The Department of Industrial Relations provided much-needed clarification to some unanswered questions in the law, in their Frequently Asked Questions updated March 2024. Key highlights include:

  • The law applies to all “limited-service restaurants” that are part of a chain of at least 60 establishments nationwide. The FAQs clarify that an establishment is a single restaurant location offering food or beverages to customers. Business locations performing only administrative, warehouse, or food preparation work are not counted as “establishments” toward the 60 establishment minimum.
  • AB 1228 applies to employers of “fast food restaurant employees” regardless of whether the employer is the business entity that owns the national brand or a franchisee or licensee of that national brand.
  • In describing the term “immediate consumption,” the DIR notes: Typically, customers at a fast food restaurant will eat at a table inside or outside the restaurant, in their car, or as soon as they get back home or to work with their order. Food sold to be baked, cooked, or heated at home is not for immediate consumption.
  • The term “primarily engaged in” means the business earns more than 50% of its gross income from selling food or beverage items that are for immediate consumption.
  • For example, if a fast food pizza restaurant earns 30% of its revenue from “take and bake” pizza to be baked at home, but earns 70% of its revenue from sales of fully-cooked food and beverages for immediate consumption, the restaurant is primarily engaged in selling food and beverage for immediate consumption and would be covered by the new law (provided no other exemption applies).

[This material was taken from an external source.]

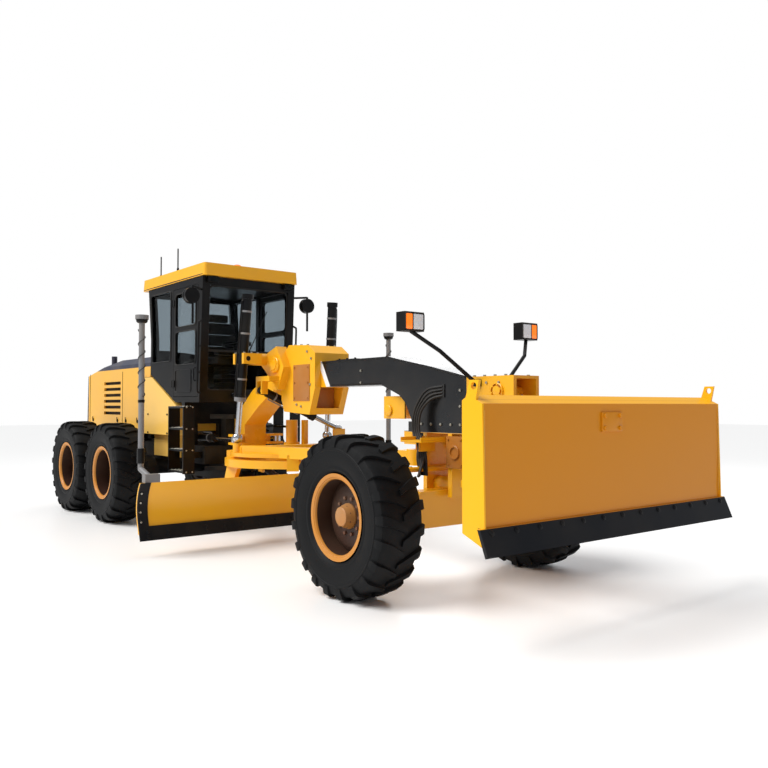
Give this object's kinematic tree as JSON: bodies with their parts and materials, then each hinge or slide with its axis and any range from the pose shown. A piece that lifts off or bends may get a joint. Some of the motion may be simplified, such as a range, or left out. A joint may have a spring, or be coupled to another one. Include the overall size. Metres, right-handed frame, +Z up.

  • If you have a fast food restaurant that is located inside another store (e.g., a McDonalds inside a convenience store), and you have an employee working for both the fast food restaurant and the convenience store, the DIR provides an example clarifying that the fast food minimum wage applies only to “hours perform[ed] in the fast food restaurant.” (This example assumes that the employer does not meet the grocery store exemption outlined in AB 1228.)
  • To qualify as an exempt employee at a covered fast food restaurant, the employee must earn two times the fast food minimum wage. That is, $83,200/year.